News

Top Michigan Republican Just Lied About Dead People Voting

State Sen. Mike Shirkey is spreading this nonsense in a state where extremists attempted to kidnap the governor, and armed militias regularly menace the state capitol in Lansing.
Members of the Michigan National Guard at a staging area behind the Michigan State Capitol building in Lansing, Michigan, U.S., on Sunday, Jan. 17, 2021.
Members of the Michigan National Guard at a staging area behind the Michigan State Capitol building in Lansing, Michigan, U.S., on Sunday, Jan. 17, 2021. (Photo: Matthew Hatcher/Bloomberg via Getty Images)

One of Michigan’s top elected Republicans is conceding that President Joe Biden won the state in 2020, but only with the help of dead voters.

State Sen. Mike Shirkey, Michigan’s Senate Majority Leader and one of the state’s top elected Republicans, made that ridiculous claim, supported by no evidence, in a radio interview Tuesday. He called Michigan’s election, which Biden won by more than 150,000 votes, a “little too loose.”

Advertisement

“Too many dead people voted and there was too much confusion at absentee counting boards, which is going to be the new reality,” Shirkey said. “So we need higher levels of training for those who are poll workers, poll watchers, poll challengers to keep the tension down in those locations.”

Shirkey is repeating this falsehood in a state where six people were arrested and charged in an alleged plot to kidnap Gov. Gretchen Whitmer last year. Michigan was also the site of armed anti-government protests last year, including an incident in April where hundreds of protesters (many of them armed and maskless) forcibly entered the State Capitol in Lansing to protest coronavirus restrictions. 

During the lead-up to Biden’s inauguration in January, Whitmer activated the Michigan National Guard to protect the Capitol. 

Michigan Secretary of State Jocelyn Benson’s office said after the election that claims that dead people voted were not true. 

Advertisement

“[Michigan’s Department of State] and news organizations have drawn samples and reviewed samples of lists claiming to show votes cast by deceased individuals in Michigan,” Benson’s office said. “We are not aware of a single confirmed case showing that a ballot was actually cast on behalf of a deceased individual.”

Shirkey’s claim is based on misinformation that goes back months, to the immediate aftermath of the 2020 election. Following the 2020 election, various posts online spread false claims about both illegal voting and election fraud. 

One tweet which has since been removed, for example, purported to show a list of more than 14,000 dead voters in Wayne County, home to Detroit and the state’s most populous county. The Detroit Free Press found that some of the voters didn’t even live in Wayne County, and others hadn’t even received a ballot. 

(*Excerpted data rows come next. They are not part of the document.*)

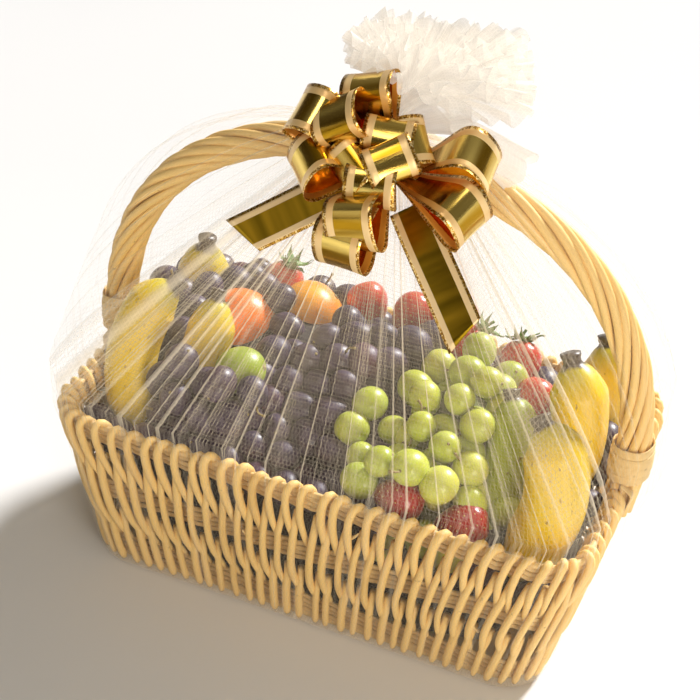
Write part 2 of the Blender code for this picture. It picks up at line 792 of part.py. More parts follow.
def grape_places(name, size):
    """Centres and directions of the grapes: darts thrown at the heap in plan, kept where there is room."""
    draw = random.Random(name)
    (cx, cy), (half_x, half_y), square = HEAPS[name]
    (gx, gy), (green_x, green_y), green_square = HEAPS["grapes_green"]
    places = []
    for _ in range(GRAPE_DARTS):
        u, v = draw.uniform(-1, 1), draw.uniform(-1, 1)
        tilt = Vector((draw.uniform(-1, 1), draw.uniform(-1, 1), draw.uniform(-0.5, 0.9))).normalized()
        x, y = cx + half_x * u, cy + half_y * v
        centre = Vector((x, y, heap_height(name, x, y) + draw.uniform(-0.002, 0.002)))
        flare = min(1.0, centre.z / RIM_HEIGHT)
        room_x = (BASE_LENGTH + (RIM_LENGTH - BASE_LENGTH) * flare) / 2 - WALL_THICKNESS - size[0]
        room_y = (BASE_WIDTH + (RIM_WIDTH - BASE_WIDTH) * flare) / 2 - WALL_THICKNESS - size[0]
        if abs(u) ** square + abs(v) ** square > 1.0:
            continue
        if abs(x) > room_x - GRAPE_ROOM or abs(y) > room_y - GRAPE_ROOM:
            continue
        in_green = abs((x - gx) / green_x) ** green_square + abs((y - gy) / green_y) ** green_square < 1.0
        if in_fruit(centre, size[1] * GRAPE_CROSSING) or (name == "grapes_dark" and in_green):
            continue
        if all((centre - at).length > size[1] * GRAPE_PITCH for at, _ in places):
            places.append((centre, tilt))
    return places


def grapes_of(name, size, grow, sides, where):
    """The grapes of a heap, each a low ellipsoid."""
    for centre, tilt in grape_places(name, size):
        turn = tilt.to_track_quat("Z", "Y").to_matrix()
        halves = (size[1] + grow, size[1] + grow, size[0] + grow)
        ball("grape", centre, halves, turn, where, None, *sides)


def grape_heap(name, size, sides, parts, cutters, finish):
    """A heap with whole grapes on top, cut round the fruit that is pressed into it."""
    grapes = collection_named(name + "_grapes")
    grapes_of(name, size, 0.0, sides, grapes)
    heap = joined(name + "_whole", heap_core(name, 0.0, cutters), grapes, cutters, None, solver="MANIFOLD")
    fruit = collection_named(name + "_cuts")
    for banana_name in BANANAS:
        evaluated_copy(banana(banana_name, CORE_GAP, fruit, None), "cut", fruit)
    for round_name in ROUND_FRUIT:
        round_fruit(round_name, CORE_GAP, fruit, None)
    for berry in STRAWBERRIES:
        strawberry(berry, CORE_GAP, fruit, None)
    if name == "grapes_dark":
        heap_core("grapes_green", CORE_GAP, fruit)
        grapes_of("grapes_green", GRAPE_GREEN, CORE_GAP, GREEN_SIDES, fruit)
    drop_scraps(joined(name, heap, fruit, parts, finish, "DIFFERENCE", "MANIFOLD"))
    bpy.data.collections.remove(fruit)
    bpy.data.collections.remove(grapes)


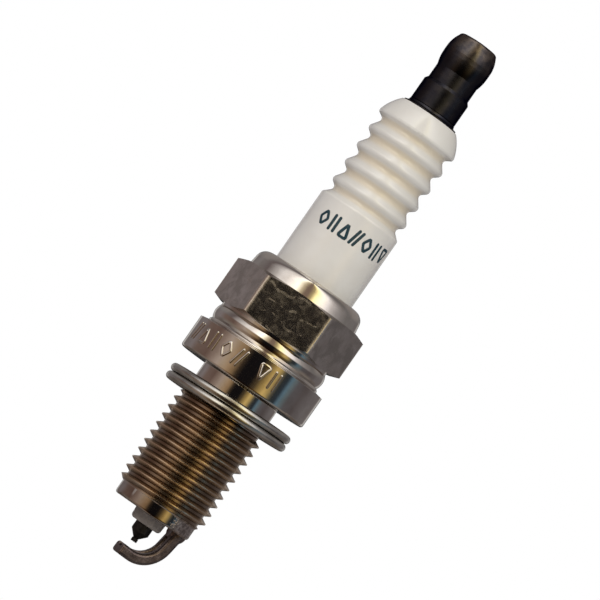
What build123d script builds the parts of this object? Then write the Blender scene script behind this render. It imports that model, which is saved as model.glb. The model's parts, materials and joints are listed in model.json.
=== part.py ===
"""Motorcycle spark plug: M12 x 1.25 thread, 19 mm reach, 16 mm hexagon, resistor type, fine-wire electrode.

The frame is the plug's own: Z is the plug's axis and points to the terminal, and z = 0 is the seat plane,
the underside of the shell's flange.  Two opposite hexagon flats face -Y and +Y.  Units are millimetres.
Most pieces are turned round the axis, so their outlines are (radius, height) points on the XZ plane.
"""

from build123d import *
from math import cos, radians, sin, tan
import os

# --- driving dimensions ------------------------------------------------------------------------------

# interfaces
TERMINAL_TOP = 50.5      # height of the terminal nut's top above the seat plane
TERMINAL_R = 3.175       # 6.35 mm terminal
REACH = 19.0             # seat plane to the shell's end
THREAD_R = 6.0           # M12
THREAD_PITCH = 1.25
THREAD_ROOT_R = 5.28
HEX_FLATS = 16.0
SPARK_GAP = 0.9

# shell, outside
NECK_R = 5.28            # plain neck under the flange, where the gasket hangs
PILOT_R = 5.26           # plain end below the thread
PILOT_ROUND = 0.35
NECK_ROUND = 0.2         # fillet between the neck and the seat
THREAD_TOP = -4.0
THREAD_BOTTOM = -17.4
THREAD_PHASE_Z = -18.66  # a crest crosses +X at this height and at every pitch above it
CREST_FLAT = 0.13
THREAD_TURNS = 12
THREAD_SUNK = 0.25       # how far the thread's ridge reaches into its core
FLANGE_R = 8.85
FLANGE_TOP = 4.47
FLANGE_BEVEL = 0.2       # drop of the flange's conical top face
FLANGE_ROUND = 0.35
RIDGE_R = 7.8            # thin rolled ridge on the flange's top face
RIDGE_TALL = 0.28
VALLEY_R = 7.62          # groove between the ridge and the bulge
VALLEY_Z = 4.92
BULGE_R = 7.86           # buckled band between the flange and the hexagon
BULGE_Z = 5.7
WAIST_R = 7.58
WAIST_Z = 6.8
HEX_BOTTOM = 7.1
HEX_TOP = 12.95
HEX_CHAMFER = 20.0       # degrees
HEX_EDGE_R = 0.45        # rounding of the hexagon's upright edges
LIP_R = 7.66             # crimped lip at its root
LIP_SHOULDER_R = 7.5
LIP_SHOULDER_Z = 14.1
LIP_CORNER_R = 7.16      # a point on the lip's rolled corner
LIP_CORNER_Z = 14.82
LIP_TOP_R = 6.4
LIP_TOP = 15.25

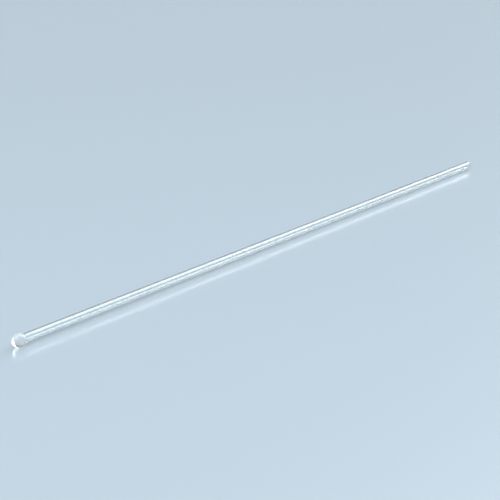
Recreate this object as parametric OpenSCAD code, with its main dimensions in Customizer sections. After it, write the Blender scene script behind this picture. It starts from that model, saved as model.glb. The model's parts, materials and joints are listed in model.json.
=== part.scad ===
// Glass capillary tube with one end melted shut in a round bead.
// It is one piece of drawn borosilicate glass, and lies on the plane z = 0 on its bead and its mouth.
// All sizes are in millimetres.

/* [Tube] */
// Overall length, from the tip of the bead to the mouth
length = 80; // [40:1:150]
// Outer diameter of the drawn tube
tube_d = 1.1; // [0.8:0.05:1.35]
// Thickness of the tube's wall
wall = 0.15; // [0.1:0.01:0.25]
// Rounding of the two edges of the mouth
mouth_round = 0.04; // [0.01:0.01:0.04]

/* [Sealed end] */
// Diameter of the bead
bead_d = 1.65; // [1.4:0.05:2.4]
// Radius of the hollow curve between the bead and the tube
neck_round = 0.6; // [0.1:0.05:1.5]
// Solid glass from the tip of the bead to the end of the bore
end_wall = 1.45; // [0.8:0.05:3]

/* [Hidden] */
// Facets of a full circle in the preview
$fn = 96;

bead_r = bead_d / 2;
tube_r = tube_d / 2;
bore_r = tube_r - wall;

// The outline is drawn with x as the distance from the tube's axis and y along the axis.
// y is 0 at the bead's centre and grows towards the mouth.
mouth_y = length - bead_r;
mouth_edge_y = mouth_y - mouth_round;
bore_end_y = end_wall - bead_r + bore_r;

// The neck's circle touches the bead from outside and the tube's wall from its side.
neck_x = tube_r + neck_round;
neck_y = sqrt(pow(bead_r + neck_round, 2) - pow(neck_x, 2));

// At rest the tube dips towards the mouth, so that the bead and the mouth's lower edge both touch z = 0.
mouth_edge_r = tube_r - mouth_round;
rest_tilt = asin((bead_r - mouth_round) / norm([mouth_edge_y, mouth_edge_r]))
    - atan2(mouth_edge_r, mouth_edge_y);

// Keeps the half of a flat outline that a turn about the axis needs.
module right_half() {
    intersection() {
        children();
        translate([0, -length]) square([length, 3 * length]);
    }
}

// The hollow curve that leads from the bead to the tube's wall.
module neck_outline() {
    difference() {
        polygon([[0, 0], [neck_x, neck_y], [0, neck_y]]);
        translate([neck_x, neck_y]) circle(r = neck_round);
    }
}

// The tube from the bead's centre to the mouth, whose outer edge is rounded.
module wall_outline() {
    square([tube_r, mouth_edge_y]);
    square([mouth_edge_r, mouth_y]);
    translate([mouth_edge_r, mouth_edge_y]) circle(r = mouth_round);
}

// The bore, which ends in a half ball and flares round the mouth's inner edge.
module bore_outline() {
    translate([0, bore_end_y]) circle(r = bore_r);
    translate([0, bore_end_y]) square([bore_r, length]);
    translate([0, mouth_edge_y]) difference() {
        square([bore_r + mouth_round, length]);
        translate([bore_r + mouth_round, 0]) circle(r = mouth_round);
    }
}

// The whole tube, laid down as it rests.
module capillary_tube() {
    color([0.80, 0.88, 0.92, 0.45])
        translate([bead_r - length / 2, 0, bead_r])
            rotate([0, 90 + rest_tilt, 0])
                rotate_extrude()
                    right_half()
                        difference() {
                            union() {
                                circle(r = bead_r);
                                neck_outline();
                                wall_outline();
                            }
                            bore_outline();
                        }
}

capillary_tube();
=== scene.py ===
"""Looks of a glass capillary tube with one end melted shut in a round bead.

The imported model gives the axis, the radii and the box. One turned glass piece stands for the
capillary_tube node: it has the same outline as the CAD solid and a much finer surface.
Every length is in metres unless its name says otherwise.
"""
import json
import logging
import math
from dataclasses import dataclass
from enum import IntEnum
from typing import Any

import bpy
import numpy as np
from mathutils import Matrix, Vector


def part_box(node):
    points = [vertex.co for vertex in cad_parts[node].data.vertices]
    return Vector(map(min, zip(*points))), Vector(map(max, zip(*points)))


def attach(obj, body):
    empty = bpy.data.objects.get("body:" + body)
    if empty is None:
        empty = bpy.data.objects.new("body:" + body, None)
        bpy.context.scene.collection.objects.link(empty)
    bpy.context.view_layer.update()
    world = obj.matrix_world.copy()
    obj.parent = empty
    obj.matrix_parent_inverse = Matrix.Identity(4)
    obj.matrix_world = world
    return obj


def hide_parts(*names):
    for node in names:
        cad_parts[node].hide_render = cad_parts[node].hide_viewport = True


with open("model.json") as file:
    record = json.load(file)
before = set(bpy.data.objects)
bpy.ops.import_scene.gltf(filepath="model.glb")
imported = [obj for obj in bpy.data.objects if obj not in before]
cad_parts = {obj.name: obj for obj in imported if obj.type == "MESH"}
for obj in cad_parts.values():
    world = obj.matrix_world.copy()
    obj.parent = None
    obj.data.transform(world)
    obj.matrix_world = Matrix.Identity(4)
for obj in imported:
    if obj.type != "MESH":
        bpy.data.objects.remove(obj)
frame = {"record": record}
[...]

And while Shirkey claimed there was confusion at absentee counting boards, the legislature brought that on itself, when Shirkey and other Michigan Republicans opposed changes to election law that would allow county election officials to count absentee ballots prior to Election Day. Instead, those votes were counted only after the ballots cast on election day had been tallied.

Advertisement

“[Shirkey’s] admitted he should have done what we asked more than a year ago when we proposed legislation to allow sufficient time before Election Day to process absentee ballots, and he’s well aware there is no widespread evidence of wrongdoing, including ‘dead people voting,’” Benson spokesperson Jake Rollow told Michigan Live in response to Shirkey’s comments.

Former President Donald Trump’s early lead on election night in Michigan and Pennsylvania, due to the majority of his voters casting ballots on Election Day, only helped fuel the perception that Democrats had stolen the election in the state where many Biden voters voted by mail-in ballot.

As for Shirkey, he can’t seem to stop putting his foot in his mouth. Shirkey told conservative activists during a meeting earlier this month that he had considered challenging Gov. Gretchen Whitmer to a fight, that Michigan Republicans had “spanked” the Democrat on a number of issues, and that the Jan. 6 Capitol riot was a “hoax” and “wasn’t Trump people” in comments which were recorded and posted online. 

Shirkey later apologized for the comments saying they “are not fitting for the role I am privileged to serve,” but he was caught last week on a hot mic taking it all back during a conversation with Lt. Gov. Garlin Gilchrist, Whitmer’s No. 2. 

“I frankly don’t take back any of the points I was trying to make,” Shirkey said during the conversation, according to the Detroit Free Press.